In cases where the number of points does not have an integer cube root, I am fine with leaving some "gaps" in the arrangement.

Currently I am taking the cube root of the number of points and using that to calculate the number of points and the desired distance between them. Then I iterate through the points and increment the X, Y and Z coordinates (staggered so that Y doesn't increment until X loops back to 0, same for Z with regard for Y).

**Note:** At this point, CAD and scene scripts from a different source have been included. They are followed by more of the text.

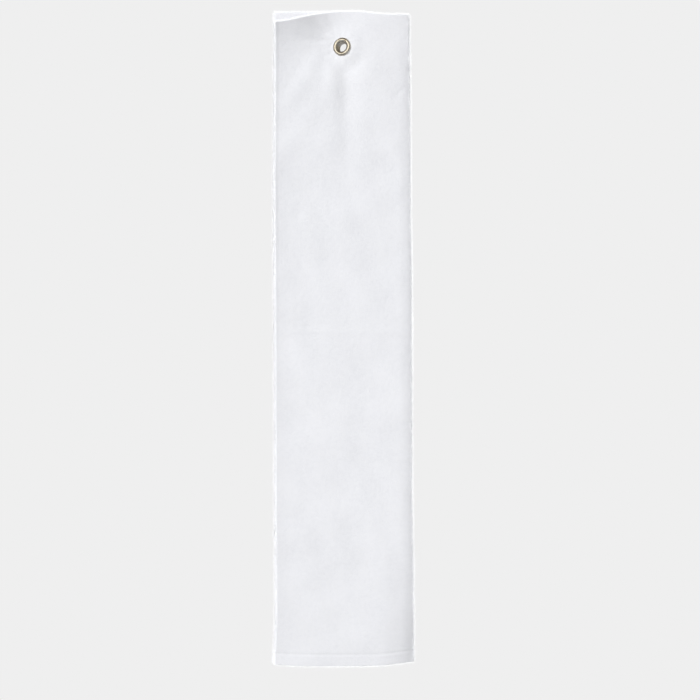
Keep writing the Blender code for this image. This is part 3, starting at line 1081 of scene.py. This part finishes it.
# Lamps for some pieces only: the way their light travels, strength and softness.  Those of the pile come
# from all round, as thin loose cotton glows; the one of the right bend comes from the right.
PILE_LIGHTS = (
    ((-1.0, 0.8, 0.1), 2.6, 60.0),
    ((0.9, 0.9, -0.1), 1.3, 60.0),
    ((0.1, 0.8, 1.0), 2.0, 60.0),
    ((-0.5, -1.0, 0.2), 1.3, 60.0),
    ((0.5, -1.0, -0.2), 1.3, 60.0),
)
BEND_LIGHTS = (
    ((-1.0, -0.38, -0.05), 1.5, 10.0),
)


def light_only(name, pieces, lamps):
    """Lamps that light up these pieces and no others."""
    reached = bpy.data.collections.new(name)
    for piece in pieces:
        reached.objects.link(piece)
    for number, (towards, strength, softness) in enumerate(lamps):
        lamp = sun(f"{name}_light_{number + 1}", towards, strength, softness)
        lamp.light_linking.receiver_collection = reached


def hang_eye(ring, plate):
    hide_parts("grommet_eyelet")
    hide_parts("grommet_washer")
    for piece in (ring, plate):
        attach(piece, "hung_body")


def hang_outer_layer(side, cloth, threads, pile):
    """The front or the back layer: its side thread is attached to the flap's body, and its cloth, other
    threads and pile are baked in place.
    """
    flap = side + "_flap"
    top, foot, edge = (threads[side + "_" + row + "_thread"] for row in ("top", "foot", "side"))
    for piece in (cloth, top, foot, pile):
        turn_with(piece, flap)
    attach(edge, flap)
    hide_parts(side + "_panel", side + "_top_hem")
    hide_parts(flap + "_panel", flap + "_top_hem", flap + "_side_hem", flap + "_foot_hem")
    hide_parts(side + "_top_stitching", flap + "_top_stitching")
    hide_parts(flap + "_foot_stitching")
    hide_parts(flap + "_side_stitching")


def hang_middle_layer(cloth, threads, pile):
    """The middle layer and both bends, which stay still."""
    top, foot = threads["middle_top_thread"], threads["middle_foot_thread"]
    for piece in (cloth, top, foot, pile):
        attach(piece, "hung_body")
    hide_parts("middle_panel", "middle_top_hem", "middle_foot_hem", "right_fold", "left_fold")
    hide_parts("middle_top_stitching")
    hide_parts("middle_foot_stitching")


def main():
    studio()
    front, middle, back = cloth_pieces(velour_material(), loop_material())
    threads = thread_pieces(thread_material())
    pile = pile_pieces(pile_material())
    light_only("loose_pile", pile.values(), PILE_LIGHTS)
    light_only("right_bend", (middle, *threads.values(), *pile.values()), BEND_LIGHTS)

    hang_eye(*eye_pieces(nickel_material()))
    hang_outer_layer("front", front, threads, pile["front_edge_pile"])
    hang_outer_layer("back", back, threads, pile["back_edge_pile"])
    hang_middle_layer(middle, threads, pile["middle_edge_pile"])


main()
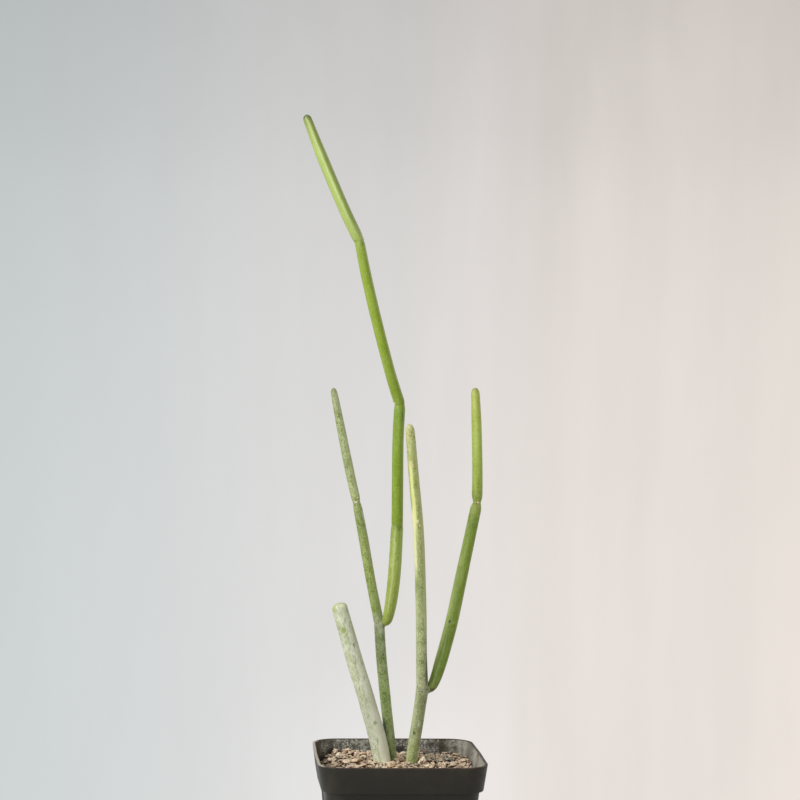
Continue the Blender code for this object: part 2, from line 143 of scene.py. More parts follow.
@contextmanager
def choosing(item: bpy.types.Object) -> Iterator[bmesh.types.BMesh]:
    """Lends the mesh of an object in edit mode, with nothing chosen, and then shows what was chosen."""
    mesh = bmesh.from_edit_mesh(item.data)
    for part in (*mesh.faces, *mesh.edges, *mesh.verts):
        part.select = False
    yield mesh
    bmesh.update_edit_mesh(item.data)


def choose_points(item: bpy.types.Object, test: Callable[[Vector], bool]) -> None:
    """Chooses the vertices whose place, in millimetres, passes a test, in edit mode."""
    with choosing(item) as mesh:
        for vertex in mesh.verts:
            vertex.select_set(test(vertex.co / MM))
        mesh.select_flush(True)


def choose_faces(item: bpy.types.Object, test: Callable[[Vector], bool]) -> None:
    """Chooses the faces whose middle, in millimetres, passes a test, in edit mode."""
    with choosing(item) as mesh:
        for face in mesh.faces:
            if test(face.calc_center_median() / MM):
                face.select_set(True)


def modify(item: bpy.types.Object, kind: str, **settings: object) -> None:
    """Adds a modifier to an object and applies it.

    Args:
        item: The object.
        kind: The modifier's type.
        settings: Its settings, by name.
    """
    take_only(item)
    modifier = item.modifiers.new(kind.lower(), kind)
    for name, value in settings.items():
        setattr(modifier, name, value)
    bpy.ops.object.modifier_apply(modifier=modifier.name)


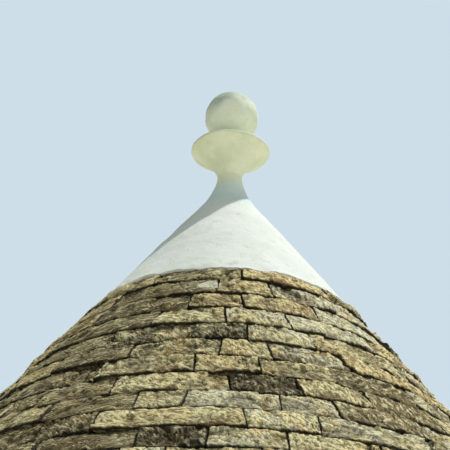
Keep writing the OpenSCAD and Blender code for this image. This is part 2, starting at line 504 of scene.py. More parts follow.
# %% Build the shared effects
def effect_group(name, build, outputs, **inputs):
    """A shader group with named float inputs, filled by a function that returns its outputs."""
    tree = bpy.data.node_groups.new(name, "ShaderNodeTree")
    tree.interface.new_socket("Place", in_out="INPUT", socket_type="NodeSocketVector")
    add_inputs(tree, "NodeSocketFloat", inputs)
    for key in outputs:
        tree.interface.new_socket(key, in_out="OUTPUT", socket_type="NodeSocketFloat")
    entry = tree.nodes.new("NodeGroupInput")
    leave = tree.nodes.new("NodeGroupOutput")
    values = {output.name: Wire(tree, output) for output in entry.outputs}
    for key, wire in build(values).items():
        plug(tree, wire, leave.inputs[key])
    return tree


def build_patches(v):
    """Blotches with a ragged rim: slow noise decides where, fine noise eats the rim."""
    slow = noise_of(v["Place"], v["Scale"], 3.0, 0.55)
    fine = noise_of(v["Place"], v["Scale"] * 6, 4.0, 0.7)
    field = slow * 0.7 + fine * 0.3
    edge = 0.72 - v["Amount"] * 0.34
    return {"Mask": field.ramp(edge, edge + v["Softness"])}


def build_stone_grain(v):
    """Grain of weathered limestone: chalky swells, fine grit and sharp pits."""
    swell = noise_of(v["Place"], v["Scale"], 5.0, 0.62)
    grit = noise_of(v["Place"], v["Scale"] * 5, 3.0, 0.7)
    pits = noise_of(v["Place"], v["Scale"] * 2.1, 2.0, 0.6, 0.8).ramp(0.60, 0.70)
    height = swell * 0.75 + grit * 0.25 - pits * v["Pits"]
    return {"Height": height, "Pits": pits}


def build_rain_dashes(v):
    """Short sloping furrows that rain cuts into a face: noise drawn out along one slant."""
    across, upwards, outwards = parts_of(v["Place"])
    cosine, sine = v["Slant"].math("COSINE"), v["Slant"].math("SINE")
    along = (across * cosine + upwards * sine) * v["Scale"]
    over = (upwards * cosine - across * sine) * v["Scale"] * v["Stretch"]
    drawn = vector_of(v["Place"].tree, along, over, outwards * 30)
    return {"Height": noise_of(drawn, 1.0, 2.0, 0.55, 0.25)}


patches = effect_group("ragged_patches", build_patches, ["Mask"], Scale=6.0, Amount=0.5, Softness=0.08)
stone_grain = effect_group("stone_grain", build_stone_grain, ["Height", "Pits"], Scale=40.0, Pits=0.5)
rain_dashes = effect_group(
    "rain_dashes", build_rain_dashes, ["Height"], Scale=38.0, Stretch=2.4, Slant=-0.6
)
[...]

If there's an easy way to do this in MATLAB, I'd gladly use it.

5条回答
老娘就宠你
2楼-- · 2019-04-10 05:17

Choose the points randomly within the cube, and then compute vectors to the nearest neighbor or wall. Then, extend the endpoints of the smallest vector by exponentially decaying step size. If you do this iteratively, the points should converge to the optimal solution. This even works if the number of points is not cubic.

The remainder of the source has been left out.